[Material provided]

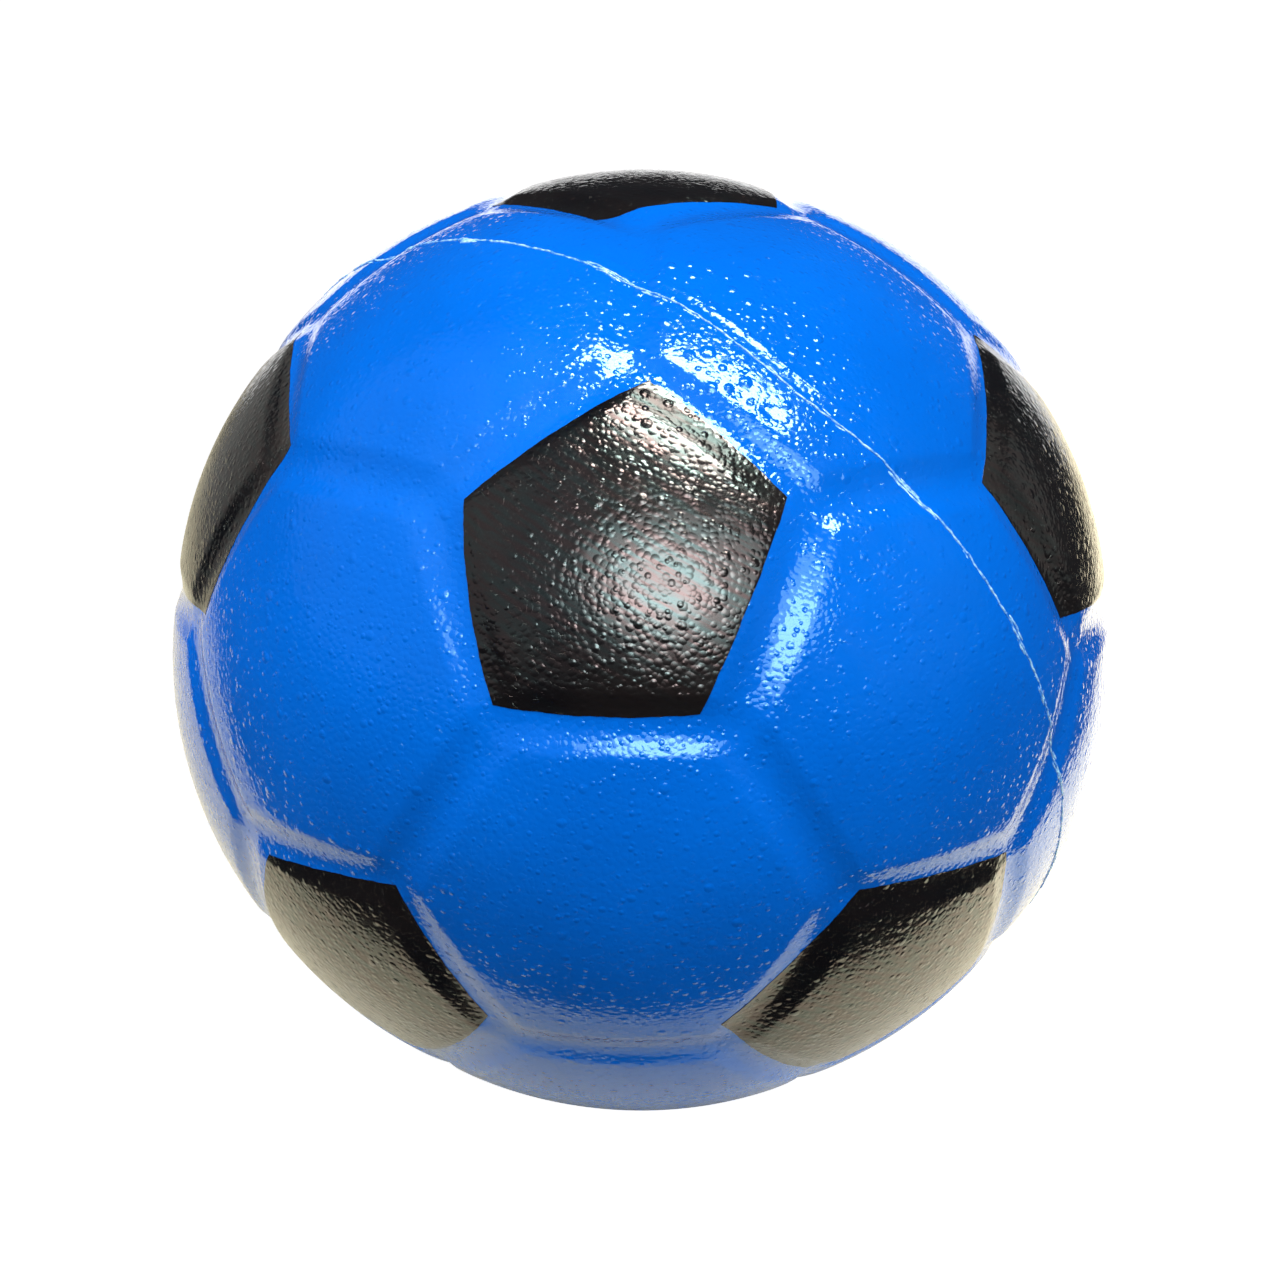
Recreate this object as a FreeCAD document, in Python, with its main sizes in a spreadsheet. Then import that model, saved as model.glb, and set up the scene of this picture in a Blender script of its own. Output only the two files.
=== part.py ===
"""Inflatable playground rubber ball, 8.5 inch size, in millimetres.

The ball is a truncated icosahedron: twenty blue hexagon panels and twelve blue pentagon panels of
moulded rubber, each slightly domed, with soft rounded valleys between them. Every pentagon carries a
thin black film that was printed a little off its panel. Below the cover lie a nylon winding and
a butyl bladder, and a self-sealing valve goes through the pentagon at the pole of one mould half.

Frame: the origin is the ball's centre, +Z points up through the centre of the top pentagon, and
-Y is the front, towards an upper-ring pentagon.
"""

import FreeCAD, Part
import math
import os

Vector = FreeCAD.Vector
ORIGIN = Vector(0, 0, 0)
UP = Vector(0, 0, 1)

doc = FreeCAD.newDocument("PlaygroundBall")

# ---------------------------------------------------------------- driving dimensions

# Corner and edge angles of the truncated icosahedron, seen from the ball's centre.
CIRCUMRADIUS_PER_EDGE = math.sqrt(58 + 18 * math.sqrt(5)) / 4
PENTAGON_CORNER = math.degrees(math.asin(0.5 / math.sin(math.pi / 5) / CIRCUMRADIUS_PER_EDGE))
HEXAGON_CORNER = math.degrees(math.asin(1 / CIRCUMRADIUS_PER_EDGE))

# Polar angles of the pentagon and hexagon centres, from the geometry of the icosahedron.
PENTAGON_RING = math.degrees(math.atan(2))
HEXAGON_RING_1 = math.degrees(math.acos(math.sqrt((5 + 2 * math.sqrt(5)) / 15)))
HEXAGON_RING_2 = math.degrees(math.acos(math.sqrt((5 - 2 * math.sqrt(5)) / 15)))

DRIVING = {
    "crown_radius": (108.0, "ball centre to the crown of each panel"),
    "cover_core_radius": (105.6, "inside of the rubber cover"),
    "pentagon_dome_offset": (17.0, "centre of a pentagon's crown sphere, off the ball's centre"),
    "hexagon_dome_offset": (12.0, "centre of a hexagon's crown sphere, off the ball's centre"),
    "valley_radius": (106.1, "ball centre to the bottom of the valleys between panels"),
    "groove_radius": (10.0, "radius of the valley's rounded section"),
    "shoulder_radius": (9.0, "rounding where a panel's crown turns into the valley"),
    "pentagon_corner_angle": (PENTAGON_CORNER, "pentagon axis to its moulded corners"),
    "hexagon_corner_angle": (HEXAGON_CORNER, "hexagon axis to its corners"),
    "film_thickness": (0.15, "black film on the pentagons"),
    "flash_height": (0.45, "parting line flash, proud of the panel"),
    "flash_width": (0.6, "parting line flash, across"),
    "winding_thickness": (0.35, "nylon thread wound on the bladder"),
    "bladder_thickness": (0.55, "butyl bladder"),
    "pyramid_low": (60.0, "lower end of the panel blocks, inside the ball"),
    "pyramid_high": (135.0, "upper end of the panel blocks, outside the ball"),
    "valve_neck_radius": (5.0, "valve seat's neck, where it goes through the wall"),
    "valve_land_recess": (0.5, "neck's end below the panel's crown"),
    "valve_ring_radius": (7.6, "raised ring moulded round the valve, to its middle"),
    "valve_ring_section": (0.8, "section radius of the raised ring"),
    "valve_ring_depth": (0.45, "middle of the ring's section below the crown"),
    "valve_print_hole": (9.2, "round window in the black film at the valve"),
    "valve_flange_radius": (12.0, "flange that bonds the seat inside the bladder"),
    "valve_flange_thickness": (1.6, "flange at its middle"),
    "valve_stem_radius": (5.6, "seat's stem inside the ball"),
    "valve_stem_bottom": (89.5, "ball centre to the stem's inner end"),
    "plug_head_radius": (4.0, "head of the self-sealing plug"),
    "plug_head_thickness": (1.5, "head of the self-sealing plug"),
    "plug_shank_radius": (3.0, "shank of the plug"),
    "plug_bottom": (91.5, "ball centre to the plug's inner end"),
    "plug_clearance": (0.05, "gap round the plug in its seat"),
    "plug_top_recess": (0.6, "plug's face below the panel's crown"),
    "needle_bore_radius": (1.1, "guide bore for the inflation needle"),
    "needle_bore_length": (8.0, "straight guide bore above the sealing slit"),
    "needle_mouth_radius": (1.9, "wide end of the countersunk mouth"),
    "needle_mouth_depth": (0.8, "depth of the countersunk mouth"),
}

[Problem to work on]
Please output the entire listing exactly as it stands.

[The solution]
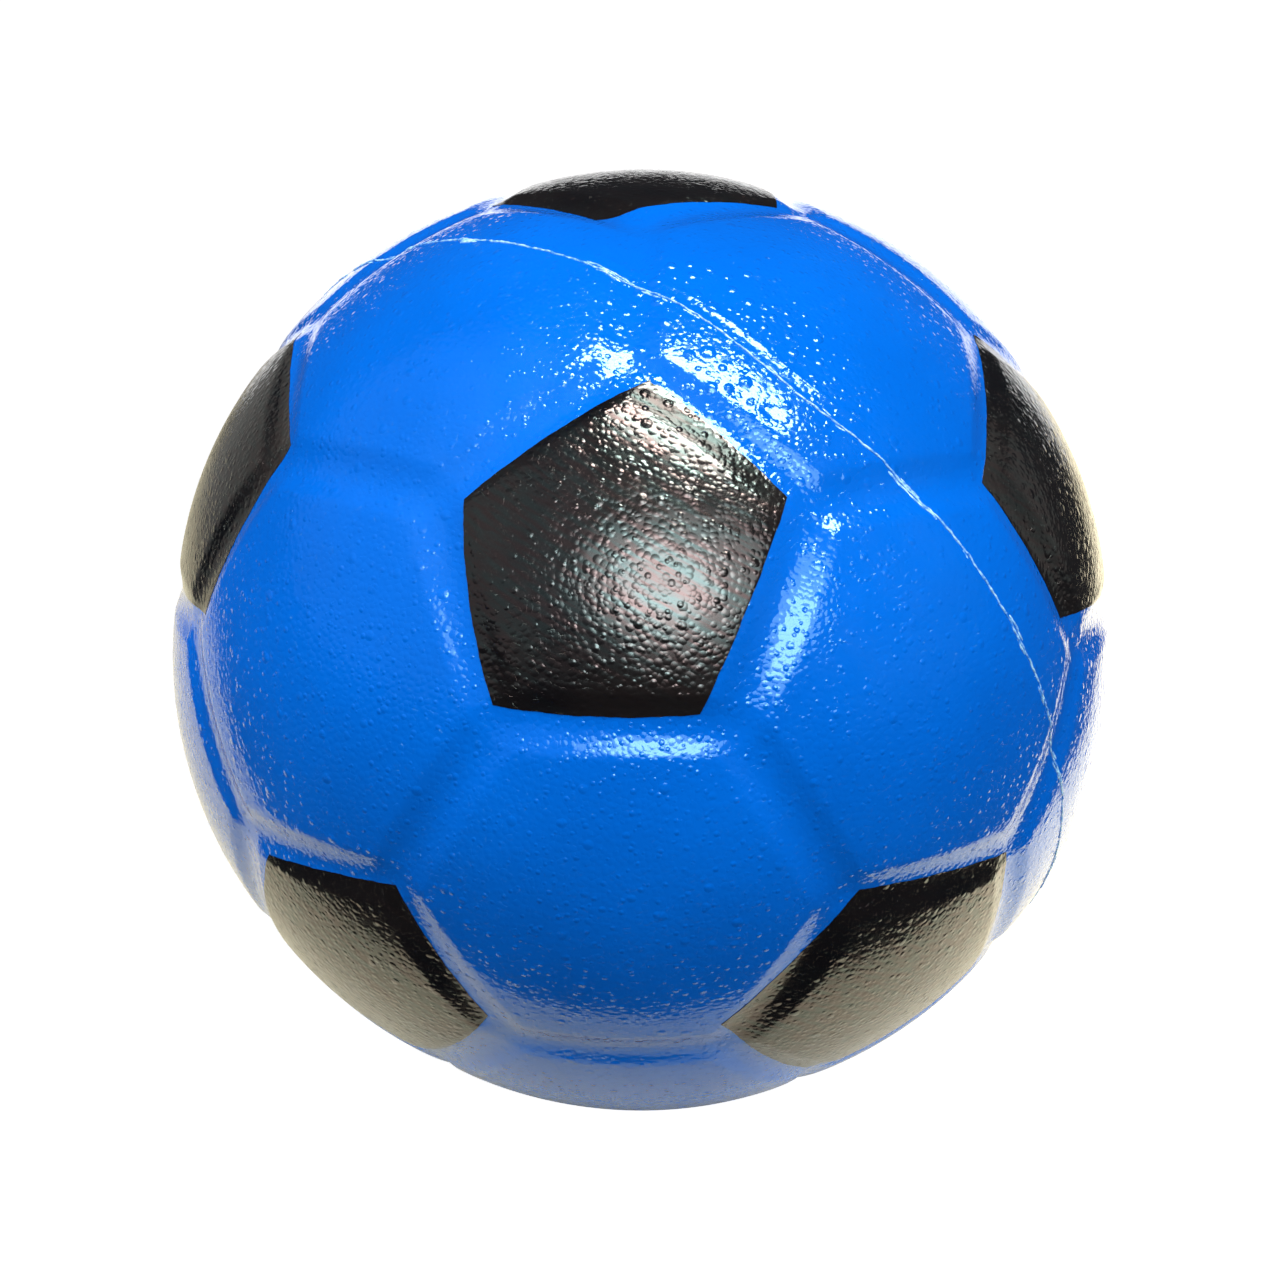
Recreate this object as a FreeCAD document, in Python, with its main sizes in a spreadsheet. Then import that model, saved as model.glb, and set up the scene of this picture in a Blender script of its own. Output only the two files.
=== part.py ===
"""Inflatable playground rubber ball, 8.5 inch size, in millimetres.

The ball is a truncated icosahedron: twenty blue hexagon panels and twelve blue pentagon panels of
moulded rubber, each slightly domed, with soft rounded valleys between them. Every pentagon carries a
thin black film that was printed a little off its panel. Below the cover lie a nylon winding and
a butyl bladder, and a self-sealing valve goes through the pentagon at the pole of one mould half.

Frame: the origin is the ball's centre, +Z points up through the centre of the top pentagon, and
-Y is the front, towards an upper-ring pentagon.
"""

import FreeCAD, Part
import math
import os

Vector = FreeCAD.Vector
ORIGIN = Vector(0, 0, 0)
UP = Vector(0, 0, 1)

doc = FreeCAD.newDocument("PlaygroundBall")

# ---------------------------------------------------------------- driving dimensions

# Corner and edge angles of the truncated icosahedron, seen from the ball's centre.
CIRCUMRADIUS_PER_EDGE = math.sqrt(58 + 18 * math.sqrt(5)) / 4
PENTAGON_CORNER = math.degrees(math.asin(0.5 / math.sin(math.pi / 5) / CIRCUMRADIUS_PER_EDGE))
HEXAGON_CORNER = math.degrees(math.asin(1 / CIRCUMRADIUS_PER_EDGE))

# Polar angles of the pentagon and hexagon centres, from the geometry of the icosahedron.
PENTAGON_RING = math.degrees(math.atan(2))
HEXAGON_RING_1 = math.degrees(math.acos(math.sqrt((5 + 2 * math.sqrt(5)) / 15)))
HEXAGON_RING_2 = math.degrees(math.acos(math.sqrt((5 - 2 * math.sqrt(5)) / 15)))

DRIVING = {
    "crown_radius": (108.0, "ball centre to the crown of each panel"),
    "cover_core_radius": (105.6, "inside of the rubber cover"),
    "pentagon_dome_offset": (17.0, "centre of a pentagon's crown sphere, off the ball's centre"),
    "hexagon_dome_offset": (12.0, "centre of a hexagon's crown sphere, off the ball's centre"),
    "valley_radius": (106.1, "ball centre to the bottom of the valleys between panels"),
    "groove_radius": (10.0, "radius of the valley's rounded section"),
    "shoulder_radius": (9.0, "rounding where a panel's crown turns into the valley"),
    "pentagon_corner_angle": (PENTAGON_CORNER, "pentagon axis to its moulded corners"),
    "hexagon_corner_angle": (HEXAGON_CORNER, "hexagon axis to its corners"),
    "film_thickness": (0.15, "black film on the pentagons"),
    "flash_height": (0.45, "parting line flash, proud of the panel"),
    "flash_width": (0.6, "parting line flash, across"),
    "winding_thickness": (0.35, "nylon thread wound on the bladder"),
    "bladder_thickness": (0.55, "butyl bladder"),
    "pyramid_low": (60.0, "lower end of the panel blocks, inside the ball"),
    "pyramid_high": (135.0, "upper end of the panel blocks, outside the ball"),
    "valve_neck_radius": (5.0, "valve seat's neck, where it goes through the wall"),
    "valve_land_recess": (0.5, "neck's end below the panel's crown"),
    "valve_ring_radius": (7.6, "raised ring moulded round the valve, to its middle"),
    "valve_ring_section": (0.8, "section radius of the raised ring"),
    "valve_ring_depth": (0.45, "middle of the ring's section below the crown"),
    "valve_print_hole": (9.2, "round window in the black film at the valve"),
    "valve_flange_radius": (12.0, "flange that bonds the seat inside the bladder"),
    "valve_flange_thickness": (1.6, "flange at its middle"),
    "valve_stem_radius": (5.6, "seat's stem inside the ball"),
    "valve_stem_bottom": (89.5, "ball centre to the stem's inner end"),
    "plug_head_radius": (4.0, "head of the self-sealing plug"),
    "plug_head_thickness": (1.5, "head of the self-sealing plug"),
    "plug_shank_radius": (3.0, "shank of the plug"),
    "plug_bottom": (91.5, "ball centre to the plug's inner end"),
    "plug_clearance": (0.05, "gap round the plug in its seat"),
    "plug_top_recess": (0.6, "plug's face below the panel's crown"),
    "needle_bore_radius": (1.1, "guide bore for the inflation needle"),
    "needle_bore_length": (8.0, "straight guide bore above the sealing slit"),
    "needle_mouth_radius": (1.9, "wide end of the countersunk mouth"),
    "needle_mouth_depth": (0.8, "depth of the countersunk mouth"),
}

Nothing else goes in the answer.